What are internal controls in fraud prevention?

Internal controls are processes and procedures implemented by an organization to safeguard its assets, ensure the accuracy of financial records, and promote operational efficiency. In fraud prevention, these controls help detect and deter fraudulent activities by establishing checks and balances within the organization.

Why are internal controls important for preventing fraud?

Internal controls are crucial because they reduce the risk of fraud by limiting opportunities for unauthorized actions, ensuring accountability, and providing mechanisms for early detection. Effective controls help protect an organization’s resources and maintain stakeholder trust.

What are common types of internal controls used to prevent fraud?

Common internal controls include segregation of duties, authorization and approval processes, physical asset controls, reconciliations, access controls, and regular audits.

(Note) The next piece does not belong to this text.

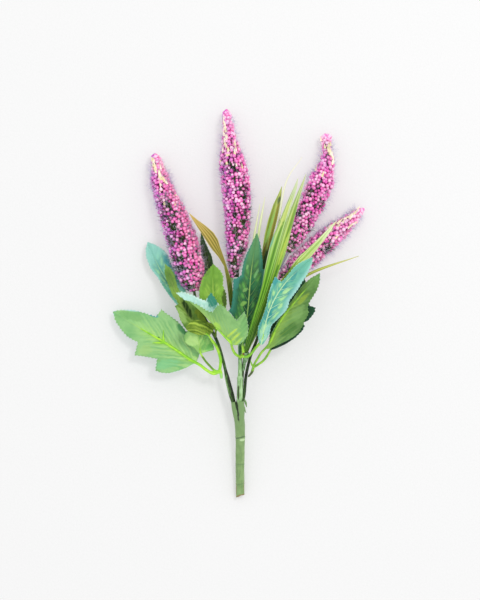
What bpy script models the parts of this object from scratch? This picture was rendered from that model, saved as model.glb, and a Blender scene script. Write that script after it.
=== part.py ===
"""An artificial flower spray lying on a table: four pink bead spikes, cloth leaves and grass on one stem.

Metres, +Z up. The spray lies along Y with its cut end towards -Y, and the table is the plane Z = 0.
"""

from math import cos, pi, radians, sin

import bmesh
import bpy
from mathutils import Matrix, Vector

MM = 0.001
UP = Vector((0, 0, 1))

# Places are (across, along, height) in millimetres, as they look from EYE_HEIGHT above the table over
# the point that is 0, 0. What lies higher looks farther out, so it is drawn in by its share of height.
EYE_HEIGHT = 1900
MIDDLE_HEIGHT = 35
# The middle of the spray's outline on the table, which becomes the origin.
MIDDLE_ACROSS = -1.25
MIDDLE_ALONG = -3.4

# Touching pieces keep this much room between their meshes.
GAP = 0.3
CLOTH = 0.6
BLADE = 0.5

WELD = 1e-5
SHARP_ANGLE = 40


def place(across, along, height):
    """A place over the table in metres, from how it looks from above."""
    nearer = (EYE_HEIGHT - height) / (EYE_HEIGHT - MIDDLE_HEIGHT)
    return Vector((across * nearer - MIDDLE_ACROSS, along * nearer - MIDDLE_ALONG, height)) * MM


def blend(knots, share):
    """Reads a smooth curve through evenly spaced knots (numbers or vectors) at a share of its length."""
    spans = len(knots) - 1
    index = min(int(share * spans), spans - 1)
    t = share * spans - index
    p1, p2 = knots[index], knots[index + 1]
    p0 = knots[index - 1] if index else p1 + p1 - p2
    p3 = knots[index + 2] if index + 2 <= spans else p2 + p2 - p1
    bend = 2 * p0 - 5 * p1 + 4 * p2 - p3
    turn = 3 * p1 - p0 - 3 * p2 + p3
    return (2 * p1 + t * (p2 - p0) + t * t * bend + t * t * t * turn) * 0.5


def between(table, share):
    """Reads a table of (share, value) rows, straight from row to row."""
    for (s0, v0), (s1, v1) in zip(table, table[1:]):
        if share <= s1:
            return v0 + (v1 - v0) * (share - s0) / (s1 - s0)
    return table[-1][1]


class Spine:
    """The centre line of a long piece, with even shares of its length."""

    STEPS = 60

    def __init__(self, places, placed=False):
        knots = places if placed else [place(*p) for p in places]
        self.points = [blend(knots, k / self.STEPS) for k in range(self.STEPS + 1)]
        self.reach = [0.0]
        for before, after in zip(self.points, self.points[1:]):
            self.reach.append(self.reach[-1] + (after - before).length)
        self.length = self.reach[-1]

    def at(self, share):
        goal = share * self.length
        for k in range(self.STEPS):
            if goal <= self.reach[k + 1] or k == self.STEPS - 1:
                part = (goal - self.reach[k]) / (self.reach[k + 1] - self.reach[k])
                return self.points[k].lerp(self.points[k + 1], part)

    def frame(self, share, roll=0.0):
        """The place, the way ahead, the right-hand side and the front, rolled by degrees about the way."""
        step = 0.01
        ahead = (self.at(min(share + step, 1)) - self.at(max(share - step, 0))).normalized()
        front = (UP - ahead * UP.dot(ahead)).normalized()
        front = Matrix.Rotation(radians(roll), 3, ahead) @ front
        return self.at(share), ahead, ahead.cross(front), front


def finish(name, mesh, colour, roughness=0.6, metallic=0.0):
    """Makes an object of a bmesh, with its own material."""
    data = bpy.data.meshes.new(name)
    mesh.to_mesh(data)
    mesh.free()
    data.shade_smooth()
    data.set_sharp_from_angle(angle=radians(SHARP_ANGLE))
    thing = bpy.data.objects.new(name, data)
    bpy.context.collection.objects.link(thing)
    material = bpy.data.materials.new(name)
    material.use_nodes = True
    shader = material.node_tree.nodes["Principled BSDF"]
    shader.inputs["Base Color"].default_value = (*colour, 1)
    shader.inputs["Roughness"].default_value = roughness
    shader.inputs["Metallic"].default_value = metallic
    data.materials.append(material)
    return thing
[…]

These controls work together to minimize the risk of fraud by distributing responsibilities and verifying transactions.

How does segregation of duties help in fraud prevention?

Segregation of duties divides responsibilities among different employees so that no single individual has control over all aspects of a financial transaction. This reduces the risk of fraud by requiring collusion for fraudulent activities to occur, making it more difficult to conceal wrongdoing.

Can internal controls completely eliminate fraud?

No, internal controls cannot completely eliminate fraud, but they significantly reduce its likelihood and impact. Fraudsters may still find ways to circumvent controls, so organizations must continuously monitor, update controls, and foster an ethical culture to mitigate risks.

Who is responsible for implementing internal controls for fraud prevention?

Management is primarily responsible for designing and implementing internal controls. However, all employees play a role in adhering to these controls. Additionally, internal auditors and external auditors assess the effectiveness of controls and recommend improvements.

How often should internal controls be reviewed or updated?

Internal controls should be reviewed regularly, at least annually, or whenever there are significant changes in operations, personnel, or technology. Continuous monitoring helps ensure controls remain effective against evolving fraud risks.

What role does employee training play in internal controls and fraud prevention?

Employee training is vital to ensure staff understand internal controls, recognize fraud risks, and know how to report suspicious activities. Well-informed employees are a key line of defense in preventing and detecting fraud.

How do internal audits support fraud prevention?

Internal audits evaluate the adequacy and effectiveness of internal controls, identify weaknesses, and recommend corrective actions. Regular audits help detect irregularities early and reinforce the organization’s commitment to fraud prevention.

What are warning signs that internal controls may be failing?

Warning signs include unexplained discrepancies in financial records, lack of segregation of duties, frequent overrides of controls, missing documentation, and employee complaints about unethical behavior. Identifying these signs early can prompt timely corrective measures.